Spgemm for boolean matrices?


#1

Hi, I am new to SciDB, and this is my first post here.

I like having spgemm for the distributed sparse matrix multiplication, but it only works with float or double type attributes. For my application I need to perform boolean matrix multiplication which should be significantly easier to implement and must peform better.

So, how can I do this in SciDB? Can I simply define the new boolean type with the * and + operators and still use standard spgemm? If not, is my only option then to develop my own boolean_spgemm? Is it even possible?

Thanks.


#2

Hi Alexey,

You can do a few things.

  1. convert the matrix to double in the middle of the query:
A <a:bool> [i, j]
B <b:bool> [j,k]

spgemm(
 project(apply(A, a_double, iif(a, 1.0, 0.0)),a_double),
 project(apply(B, b_double, iif(b, 1.0, 0.0)),b_double)
)

As you point out though, this may not perform as fast as possible.

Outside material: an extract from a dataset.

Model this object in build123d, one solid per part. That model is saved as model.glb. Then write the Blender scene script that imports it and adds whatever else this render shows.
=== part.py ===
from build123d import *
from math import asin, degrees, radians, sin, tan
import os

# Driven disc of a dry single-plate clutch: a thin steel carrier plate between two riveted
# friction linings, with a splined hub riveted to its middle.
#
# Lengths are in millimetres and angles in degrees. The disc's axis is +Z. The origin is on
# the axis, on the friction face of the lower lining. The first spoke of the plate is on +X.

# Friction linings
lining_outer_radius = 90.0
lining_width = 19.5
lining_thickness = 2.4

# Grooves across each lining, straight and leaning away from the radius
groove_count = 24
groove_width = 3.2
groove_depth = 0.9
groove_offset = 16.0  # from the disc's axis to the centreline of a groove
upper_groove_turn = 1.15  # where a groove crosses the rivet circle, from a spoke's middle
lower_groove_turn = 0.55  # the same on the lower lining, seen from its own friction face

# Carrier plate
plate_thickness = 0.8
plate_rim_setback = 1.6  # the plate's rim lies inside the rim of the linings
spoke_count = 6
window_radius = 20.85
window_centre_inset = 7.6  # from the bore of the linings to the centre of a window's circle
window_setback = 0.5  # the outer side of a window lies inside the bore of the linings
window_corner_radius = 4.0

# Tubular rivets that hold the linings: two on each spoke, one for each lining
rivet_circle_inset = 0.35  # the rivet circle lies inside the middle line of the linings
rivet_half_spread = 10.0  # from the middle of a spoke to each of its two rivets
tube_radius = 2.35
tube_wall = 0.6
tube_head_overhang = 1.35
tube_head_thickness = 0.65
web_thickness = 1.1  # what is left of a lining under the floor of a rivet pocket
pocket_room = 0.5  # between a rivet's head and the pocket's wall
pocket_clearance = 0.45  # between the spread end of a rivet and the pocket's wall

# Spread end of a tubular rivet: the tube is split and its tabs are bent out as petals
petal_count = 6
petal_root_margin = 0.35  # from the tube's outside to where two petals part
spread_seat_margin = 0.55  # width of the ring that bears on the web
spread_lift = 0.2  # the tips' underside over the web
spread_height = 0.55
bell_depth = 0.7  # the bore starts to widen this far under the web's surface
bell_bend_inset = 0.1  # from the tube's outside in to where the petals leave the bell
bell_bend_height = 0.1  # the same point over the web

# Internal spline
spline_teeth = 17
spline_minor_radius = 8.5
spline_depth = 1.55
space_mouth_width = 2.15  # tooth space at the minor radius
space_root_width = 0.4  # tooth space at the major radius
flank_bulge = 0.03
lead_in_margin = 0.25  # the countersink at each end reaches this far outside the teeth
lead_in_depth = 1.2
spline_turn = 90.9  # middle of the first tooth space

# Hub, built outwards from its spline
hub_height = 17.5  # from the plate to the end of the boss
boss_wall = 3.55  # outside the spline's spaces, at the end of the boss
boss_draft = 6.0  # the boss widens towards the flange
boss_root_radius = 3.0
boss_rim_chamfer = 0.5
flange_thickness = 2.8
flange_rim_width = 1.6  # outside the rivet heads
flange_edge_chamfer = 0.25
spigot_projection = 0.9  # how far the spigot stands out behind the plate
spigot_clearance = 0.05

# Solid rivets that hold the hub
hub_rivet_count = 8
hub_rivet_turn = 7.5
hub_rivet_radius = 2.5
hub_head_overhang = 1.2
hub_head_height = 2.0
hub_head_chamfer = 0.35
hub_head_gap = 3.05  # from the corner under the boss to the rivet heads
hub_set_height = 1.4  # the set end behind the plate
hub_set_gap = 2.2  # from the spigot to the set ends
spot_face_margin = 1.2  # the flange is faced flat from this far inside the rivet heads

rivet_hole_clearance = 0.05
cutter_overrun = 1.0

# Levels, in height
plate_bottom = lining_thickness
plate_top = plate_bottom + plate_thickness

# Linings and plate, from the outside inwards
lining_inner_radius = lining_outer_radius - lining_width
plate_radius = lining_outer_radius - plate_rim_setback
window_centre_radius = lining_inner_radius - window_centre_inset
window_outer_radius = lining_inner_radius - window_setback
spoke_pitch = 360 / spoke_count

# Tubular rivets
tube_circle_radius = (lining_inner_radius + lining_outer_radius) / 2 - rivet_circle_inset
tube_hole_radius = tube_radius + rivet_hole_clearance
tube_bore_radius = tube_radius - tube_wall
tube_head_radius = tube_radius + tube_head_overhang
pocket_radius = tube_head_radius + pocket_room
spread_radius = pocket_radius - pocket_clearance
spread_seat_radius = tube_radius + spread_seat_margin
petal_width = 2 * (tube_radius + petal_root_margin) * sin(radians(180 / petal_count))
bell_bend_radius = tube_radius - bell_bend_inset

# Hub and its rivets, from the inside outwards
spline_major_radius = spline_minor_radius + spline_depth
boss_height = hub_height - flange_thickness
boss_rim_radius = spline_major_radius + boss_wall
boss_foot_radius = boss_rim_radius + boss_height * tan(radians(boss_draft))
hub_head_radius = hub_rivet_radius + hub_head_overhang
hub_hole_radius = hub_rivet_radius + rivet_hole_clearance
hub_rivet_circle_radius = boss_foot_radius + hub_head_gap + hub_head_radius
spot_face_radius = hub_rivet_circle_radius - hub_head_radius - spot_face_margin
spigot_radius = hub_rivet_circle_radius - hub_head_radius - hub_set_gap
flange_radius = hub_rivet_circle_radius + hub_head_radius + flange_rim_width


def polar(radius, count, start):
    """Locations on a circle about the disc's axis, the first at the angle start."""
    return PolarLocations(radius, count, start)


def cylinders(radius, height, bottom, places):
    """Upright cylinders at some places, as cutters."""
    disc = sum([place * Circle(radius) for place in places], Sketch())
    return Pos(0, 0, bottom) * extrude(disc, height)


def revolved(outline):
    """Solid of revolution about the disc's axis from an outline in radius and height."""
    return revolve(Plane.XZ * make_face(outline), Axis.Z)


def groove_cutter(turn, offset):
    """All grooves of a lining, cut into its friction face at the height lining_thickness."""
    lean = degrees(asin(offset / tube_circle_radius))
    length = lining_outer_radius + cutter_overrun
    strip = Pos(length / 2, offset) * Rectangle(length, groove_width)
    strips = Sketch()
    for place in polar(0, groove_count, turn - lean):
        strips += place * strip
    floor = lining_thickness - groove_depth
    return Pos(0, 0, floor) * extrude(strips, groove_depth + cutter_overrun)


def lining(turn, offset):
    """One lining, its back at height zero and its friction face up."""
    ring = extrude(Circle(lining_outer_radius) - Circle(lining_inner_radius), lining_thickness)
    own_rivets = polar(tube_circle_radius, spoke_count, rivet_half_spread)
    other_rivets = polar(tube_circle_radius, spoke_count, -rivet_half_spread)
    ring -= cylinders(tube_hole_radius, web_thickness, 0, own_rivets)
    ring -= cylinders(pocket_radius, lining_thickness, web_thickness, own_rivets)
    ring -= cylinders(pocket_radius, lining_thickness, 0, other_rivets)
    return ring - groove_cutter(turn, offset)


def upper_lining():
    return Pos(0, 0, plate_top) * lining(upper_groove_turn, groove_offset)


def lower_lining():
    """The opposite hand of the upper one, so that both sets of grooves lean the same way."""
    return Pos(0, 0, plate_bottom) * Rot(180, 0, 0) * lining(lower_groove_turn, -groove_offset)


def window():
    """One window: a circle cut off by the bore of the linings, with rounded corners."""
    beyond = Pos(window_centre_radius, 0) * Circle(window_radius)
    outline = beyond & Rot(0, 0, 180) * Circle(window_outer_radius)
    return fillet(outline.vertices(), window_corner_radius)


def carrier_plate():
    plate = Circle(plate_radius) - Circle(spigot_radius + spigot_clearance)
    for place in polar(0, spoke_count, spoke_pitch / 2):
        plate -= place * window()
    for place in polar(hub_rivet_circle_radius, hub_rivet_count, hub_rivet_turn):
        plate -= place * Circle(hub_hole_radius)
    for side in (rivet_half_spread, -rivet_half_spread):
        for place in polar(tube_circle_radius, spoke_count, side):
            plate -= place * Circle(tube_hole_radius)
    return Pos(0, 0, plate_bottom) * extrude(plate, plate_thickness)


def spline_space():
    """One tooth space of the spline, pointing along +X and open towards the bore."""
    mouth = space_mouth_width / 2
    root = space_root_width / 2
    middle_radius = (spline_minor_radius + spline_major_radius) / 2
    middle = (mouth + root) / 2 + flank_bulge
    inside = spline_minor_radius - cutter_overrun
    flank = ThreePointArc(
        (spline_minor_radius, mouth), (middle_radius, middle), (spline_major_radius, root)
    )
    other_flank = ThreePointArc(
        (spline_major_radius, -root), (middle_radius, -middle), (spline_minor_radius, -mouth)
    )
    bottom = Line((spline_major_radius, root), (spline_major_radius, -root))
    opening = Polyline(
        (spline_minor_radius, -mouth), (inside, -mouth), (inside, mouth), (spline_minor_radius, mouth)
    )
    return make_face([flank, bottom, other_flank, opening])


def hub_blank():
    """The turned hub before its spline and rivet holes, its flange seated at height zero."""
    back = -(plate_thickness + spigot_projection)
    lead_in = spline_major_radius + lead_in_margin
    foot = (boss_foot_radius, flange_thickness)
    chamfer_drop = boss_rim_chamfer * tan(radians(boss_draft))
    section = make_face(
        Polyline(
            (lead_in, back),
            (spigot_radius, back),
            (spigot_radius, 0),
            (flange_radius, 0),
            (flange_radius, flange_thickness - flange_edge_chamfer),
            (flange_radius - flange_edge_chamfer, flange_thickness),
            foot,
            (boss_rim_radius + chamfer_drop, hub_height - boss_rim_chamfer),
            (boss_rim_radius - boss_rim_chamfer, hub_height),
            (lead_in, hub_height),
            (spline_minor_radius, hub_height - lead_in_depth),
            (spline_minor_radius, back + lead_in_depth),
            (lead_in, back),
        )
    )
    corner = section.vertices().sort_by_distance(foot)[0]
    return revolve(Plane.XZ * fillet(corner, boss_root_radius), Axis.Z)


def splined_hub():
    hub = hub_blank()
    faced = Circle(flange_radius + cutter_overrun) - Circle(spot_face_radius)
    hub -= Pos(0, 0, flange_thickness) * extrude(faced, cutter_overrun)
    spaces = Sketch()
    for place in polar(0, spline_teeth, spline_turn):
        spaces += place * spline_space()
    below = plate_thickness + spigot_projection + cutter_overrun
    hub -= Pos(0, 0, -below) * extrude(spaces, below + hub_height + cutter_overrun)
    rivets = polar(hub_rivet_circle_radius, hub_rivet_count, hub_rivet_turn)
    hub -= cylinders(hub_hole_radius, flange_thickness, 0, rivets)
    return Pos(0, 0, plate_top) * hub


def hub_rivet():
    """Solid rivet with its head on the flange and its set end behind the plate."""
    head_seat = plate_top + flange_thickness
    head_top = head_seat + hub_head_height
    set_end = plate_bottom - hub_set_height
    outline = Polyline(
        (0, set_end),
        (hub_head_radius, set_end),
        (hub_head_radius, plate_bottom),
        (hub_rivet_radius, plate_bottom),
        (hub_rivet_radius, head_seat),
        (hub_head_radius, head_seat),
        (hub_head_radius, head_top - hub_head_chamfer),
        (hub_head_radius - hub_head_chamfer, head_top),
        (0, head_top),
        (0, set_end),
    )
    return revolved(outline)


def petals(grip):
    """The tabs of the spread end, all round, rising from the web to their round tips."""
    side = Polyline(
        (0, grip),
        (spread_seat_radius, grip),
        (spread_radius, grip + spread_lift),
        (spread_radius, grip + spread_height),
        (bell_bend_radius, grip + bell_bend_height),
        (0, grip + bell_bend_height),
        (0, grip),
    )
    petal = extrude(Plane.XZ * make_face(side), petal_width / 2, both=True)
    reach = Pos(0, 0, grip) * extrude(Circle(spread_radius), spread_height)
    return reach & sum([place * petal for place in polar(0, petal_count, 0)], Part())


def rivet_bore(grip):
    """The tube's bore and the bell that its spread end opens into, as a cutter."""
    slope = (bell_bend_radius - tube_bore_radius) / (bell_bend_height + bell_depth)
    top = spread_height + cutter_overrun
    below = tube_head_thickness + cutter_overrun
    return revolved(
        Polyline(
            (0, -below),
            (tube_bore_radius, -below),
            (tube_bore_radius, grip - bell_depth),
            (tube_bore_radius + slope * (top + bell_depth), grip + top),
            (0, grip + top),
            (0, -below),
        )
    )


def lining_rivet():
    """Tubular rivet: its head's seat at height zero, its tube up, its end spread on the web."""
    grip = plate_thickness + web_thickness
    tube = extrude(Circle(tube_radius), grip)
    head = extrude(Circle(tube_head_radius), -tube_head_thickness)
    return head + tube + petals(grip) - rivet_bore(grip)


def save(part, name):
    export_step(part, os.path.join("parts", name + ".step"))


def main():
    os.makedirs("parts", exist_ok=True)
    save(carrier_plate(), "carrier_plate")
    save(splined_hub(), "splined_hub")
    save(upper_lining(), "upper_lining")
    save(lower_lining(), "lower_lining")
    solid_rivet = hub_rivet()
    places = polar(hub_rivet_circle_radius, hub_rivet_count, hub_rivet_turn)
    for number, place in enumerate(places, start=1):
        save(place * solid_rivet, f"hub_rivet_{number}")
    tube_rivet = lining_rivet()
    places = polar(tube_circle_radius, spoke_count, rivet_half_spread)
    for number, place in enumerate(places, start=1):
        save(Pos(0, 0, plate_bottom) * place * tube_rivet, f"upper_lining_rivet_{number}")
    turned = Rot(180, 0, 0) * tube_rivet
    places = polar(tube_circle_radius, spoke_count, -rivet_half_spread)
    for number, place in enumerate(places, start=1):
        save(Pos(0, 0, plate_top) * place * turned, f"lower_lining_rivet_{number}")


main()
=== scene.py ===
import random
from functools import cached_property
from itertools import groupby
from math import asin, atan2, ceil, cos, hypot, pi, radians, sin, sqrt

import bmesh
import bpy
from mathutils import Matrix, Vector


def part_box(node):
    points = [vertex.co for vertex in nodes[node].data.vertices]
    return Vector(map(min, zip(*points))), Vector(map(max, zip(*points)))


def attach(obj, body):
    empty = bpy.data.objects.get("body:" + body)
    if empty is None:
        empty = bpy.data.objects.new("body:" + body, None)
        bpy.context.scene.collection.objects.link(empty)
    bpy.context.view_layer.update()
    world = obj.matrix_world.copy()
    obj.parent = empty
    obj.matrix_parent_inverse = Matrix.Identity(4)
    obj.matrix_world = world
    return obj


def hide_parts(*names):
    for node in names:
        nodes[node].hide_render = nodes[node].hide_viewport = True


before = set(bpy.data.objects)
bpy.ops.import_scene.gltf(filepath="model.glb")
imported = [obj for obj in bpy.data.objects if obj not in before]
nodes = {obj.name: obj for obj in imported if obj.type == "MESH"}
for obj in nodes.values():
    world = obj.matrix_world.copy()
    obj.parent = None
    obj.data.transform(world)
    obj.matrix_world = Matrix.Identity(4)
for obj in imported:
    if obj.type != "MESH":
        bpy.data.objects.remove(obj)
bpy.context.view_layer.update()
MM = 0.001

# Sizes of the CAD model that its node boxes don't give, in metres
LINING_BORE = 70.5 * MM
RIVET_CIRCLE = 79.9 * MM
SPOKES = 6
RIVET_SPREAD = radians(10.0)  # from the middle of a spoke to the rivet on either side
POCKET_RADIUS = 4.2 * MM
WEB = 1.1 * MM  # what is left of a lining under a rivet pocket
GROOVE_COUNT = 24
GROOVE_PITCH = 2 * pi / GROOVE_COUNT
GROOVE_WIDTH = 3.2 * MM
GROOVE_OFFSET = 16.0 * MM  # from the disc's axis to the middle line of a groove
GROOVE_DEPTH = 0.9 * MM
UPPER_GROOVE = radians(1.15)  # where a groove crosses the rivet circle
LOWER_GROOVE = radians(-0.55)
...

  1. We also have a prototype called “dmetric” which defines pairwise distance metrics (as well as allow thresholding). It is completely open on github: github.com/Paradigm4/dmetric
    It is already a standalone plugin so it might be easy to edit.
    You could edit the Logical… and the Settings files to add a new “boolean” option. You could then edit the spgemmSemiringTraits.h to add a path. It should be doable with just a few careful changes.

Let us know how it goes.


#3

Alex, thanks!

The option #1, that is interpreting double as boolean, is what I tried and it was slower than I need. I am looking for at least 10x impovemens. I started with the lowest hanging fruits: optimizing the chunk size and increasing the number of instances running on a server which is still underutilized. I am using SciDB_14.12_02_13_2015 (ami-3cace654) AMI in AWS, but instead of m3 as a recommended instance type I am using c3.8xlarge, which is significantly larger. Then I changed config.ini to have 1 coordinator and 31 worker nodes, run scidb.py initall mydb, and scidb_restart.sh. I can see all 32 processes, but during the query execution only a few of them are actually doing something. If you could recommend any document that can help me to tune up the cluster in AWS I would appreciate it.

BTW, the task that I have is to multiply very sparse boolean matrices of a size of a few billions by a few billions, with around 10 billion non-zero elements. Luckily, the task can be partitioned into 5% of the total size partitions. I am hoping to be able to process the 5%, or 500 million of matrix elements, in a SINGLE server, avoiding the slow network traffic. I mean one matrix multiplication to be done in under 15 min.

The option #2, that is using dmetric and defining new semiring traits sounds like what I was looking for. I’ll give it a try after I complete the cluster tuneup. However I have a vague idea how to create plugins in SciDB.

Thanks again.